Batman arrives and fights Gordon into a Ferris wheel, where Gordon, driven mentally insane by his time in the Civil War, reveals his "holy work" is to rid Gotham from what he sees as filth - from the poor to the criminals, but also immigrants, the illiterate, prostitutes, and anarchists. The Ferris wheel lights on fire and begins to collapse. Selina escapes the burning wheel, while Batman defeats Gordon by using a handcuff trick taught to him by Houdini, only to watch Gordon allow himself to burn alive. Batman and Selina are saved by Alfred and the orphans, who are now Bruce Wayne's wards. As they escape, they watch as the World's Fair burns down, and hope it will be replaced with something better.
Producer Bruce Timm has pointed to the 1944 film The Lodger and Erik Larson's book The Devil in the White City as influences on the film. He also cited a dream sequence in a particular episode of the 1960s television show Gilligan's Island in which the characters of the show took on well-known roles from Victorian-era British fiction. "There was a Victorian one where the Professor was Sherlock Holmes and Skipper was Doctor Watson and Mary Anne was Eliza Doolittle and Gilligan himself was Jekyll and Hyde. So, this is kind of the same kind of idea. You take those characters that you know and you put them in different spots in this different world and see what happens. That was a lot of fun... ...It's a little glimpse into that Victorian Gotham and then expand that and put as many of Batman's stock players in it in roles you recognize... ...You know, who's gonna be Lestrade? And who's gonna be Watson? And who is gonna be Irene Adler?"
Writer Jim Kreig spoke of the influence of the Sherlock Holmes stories, both as written by Arthur Conan Doyle, and as written by others: "I grew up as a Holmes fan and my dad read it to me, and I read it to my kids. But I didn't want to get any of it wrong and I didn't want to leave any Sherlockian stone unturned. I made the Baker Street Irregulars into Robins. I tried to do as much as I could... ...There's actually a considerable amount of British literature that are about Sherlock Holmes versus Jack the Ripper... ...There are about 15 books. I maybe read five of them." He noted the 1965 film A Study in Terror as a favorite of his. Timm, Krieg, and director Sam Liu had discussed including the Sherlock Holmes character in the film adaptation, but eventually opted to pay homage to that character with references to aspects of the Holmes canon.
Julian Romano at MovieWeb gave the film a positive review, going so far as to say it "ranks among the best of the DC Animated Universe". He says the film surpasses Batman: The Killing Joke, doing a better job of adapting the source material, praising screenwriter Jim Krieg and director Sam Liu, for their intelligent approach.
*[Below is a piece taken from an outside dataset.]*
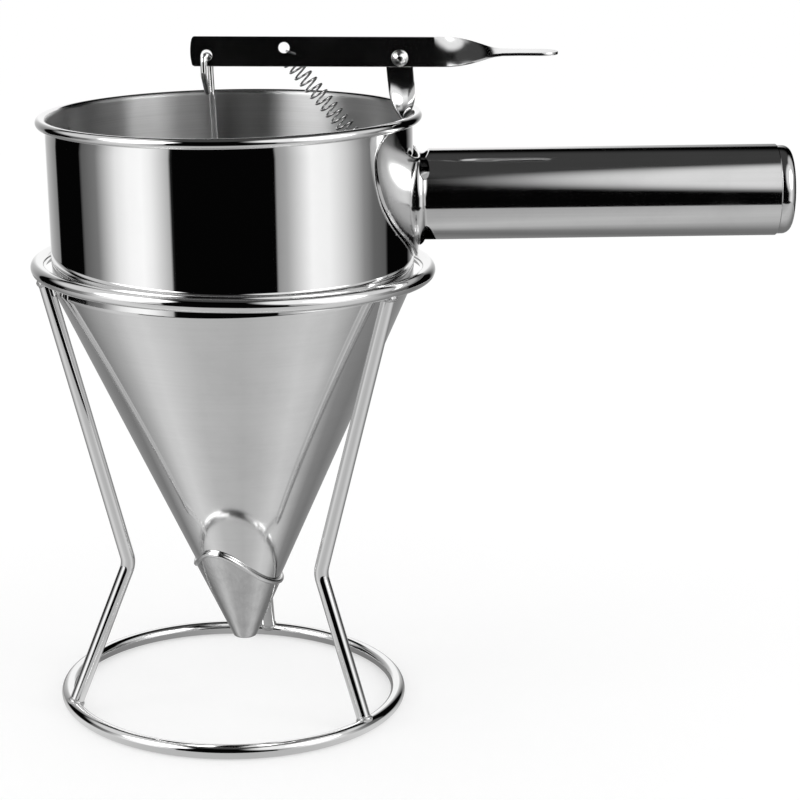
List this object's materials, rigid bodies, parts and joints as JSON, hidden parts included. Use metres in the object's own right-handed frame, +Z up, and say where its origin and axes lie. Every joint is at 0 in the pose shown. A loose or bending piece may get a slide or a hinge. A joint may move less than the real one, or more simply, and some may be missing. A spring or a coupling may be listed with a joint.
{
  "type": "pancake batter dispenser",
  "caption": "Hand-held batter funnel with a tube handle, a thumb lever, a return spring and a stopper rod, standing in a three-legged wire stand.",
  "frame": {"origin": "centre of the stand's base ring on the worktop", "axes": "+Z up, +X towards the handle, +Y away from the side with the pivot screw's head"},
  "size_m": [0.259, 0.1347, 0.236],
  "materials": {
    "mirror_sheet": "mirror-polished stainless steel",
    "satin_sheet": "satin stainless steel",
    "polished_wire": "polished stainless steel wire",
    "weld_metal": "cleaned weld",
    "plated_hardware": "polished",
    "spring_wire": "drawn spring wire"
  },
  "bodies": {
    "stand": {"stand_base_ring": "polished_wire", "stand_top_ring": "polished_wire", "stand_leg_left": "polished_wire", "stand_leg_right": "polished_wire", "stand_leg_back": "polished_wire", "stand_welds": "weld_metal"},
    "funnel": {"hopper_wall": "mirror_sheet", "hopper_cone": "satin_sheet", "nozzle_tip": "satin_sheet", "handle_bracket": "mirror_sheet", "handle_tube": "mirror_sheet", "handle_end_cap": "mirror_sheet", "lever_post": "mirror_sheet", "pivot_screw": "plated_hardware", "pivot_washer": "plated_hardware", "pivot_nut": "plated_hardware", "return_spring": "spring_wire"},
    "lever": {"lever": "mirror_sheet"},
    "stopper": {"stopper_rod": "polished_wire", "stopper_plug": "satin_sheet"}
  },
  "joints": [
    {"name": "funnel_lift", "type": "slide", "parent": "stand", "child": "funnel", "axis": [0, 0, 1], "range_m": [0, 0.16]},
    {"name": "lever_pivot", "type": "hinge", "parent": "funnel", "child": "lever", "pos_m": [0.05549, 0, 0.22878], "axis": [0, 1, 0], "range_deg": [0, 30], "stiffness_Nm_per_rad": 0.7, "springref_deg": -6.88, "deforming": ["return_spring"]},
    {"name": "stopper_swing", "type": "hinge", "parent": "lever", "child": "stopper", "pos_m": [-0.00911, -0.0018, 0.22858], "axis": [0, 1, 0], "range_deg": [-30, 0]}
  ],
  "couplings": [
    {"joint": "stopper_swing", "follows": "lever_pivot", "ratio": -0.95}
  ]
}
He notes the R rating, and acknowledges that although the film is not suitable for younger audiences and features violence and coarse language it is not gratuitous.
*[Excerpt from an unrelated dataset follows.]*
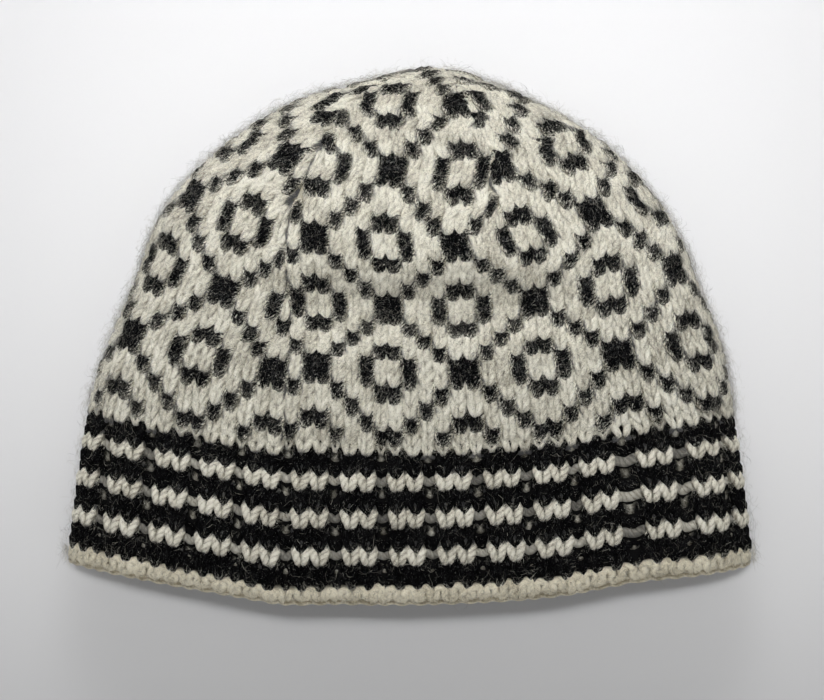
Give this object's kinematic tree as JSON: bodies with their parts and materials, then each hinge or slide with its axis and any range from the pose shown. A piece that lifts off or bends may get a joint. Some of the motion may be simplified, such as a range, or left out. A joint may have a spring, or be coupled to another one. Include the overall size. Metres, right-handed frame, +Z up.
{
  "type": "knitted beanie",
  "caption": "Domed knitted beanie lying flat on its back, with a two-colour patterned crown, a striped ribbed band and a cream cast-on edge; hollow and open at the rim.",
  "frame": {"origin": "centre of the bounding box on the surface the hat lies on", "axes": "+Z up from the surface the hat lies on, +Y from the rim towards the crown, +X towards the right-hand fold as seen in the picture"},
  "size_m": [0.2392, 0.1856, 0.049],
  "materials": {
    "cream_wool": "matt knitted wool, cream with a charcoal pattern, slightly felted and fuzzy",
    "charcoal_wool": "matt knitted wool, charcoal with cream stripes, slightly fuzzy",
    "ecru_wool": "matt knitted wool, plain cream, a little yellower"
  },
  "bodies": {
    "root": {"crown": "cream_wool", "ribbed_band": "charcoal_wool", "cast_on_edge": "ecru_wool"}
  },
  "joints": []
}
Will Romine at Bleeding Cool gave the film 9/10.
Kayti Burt at Den of Geek gave the film 2.5/5, praising the voice cast, and describing it as "an R-rated whodunnit horror with a twist..." and that "[i]t's not as clever as it thinks it is, but it's clever enough."
The film earned $795,848 from DVD sales and $2,673,303 from Blu-ray sales, bringing its total North American domestic home video earnings to $3,469,151.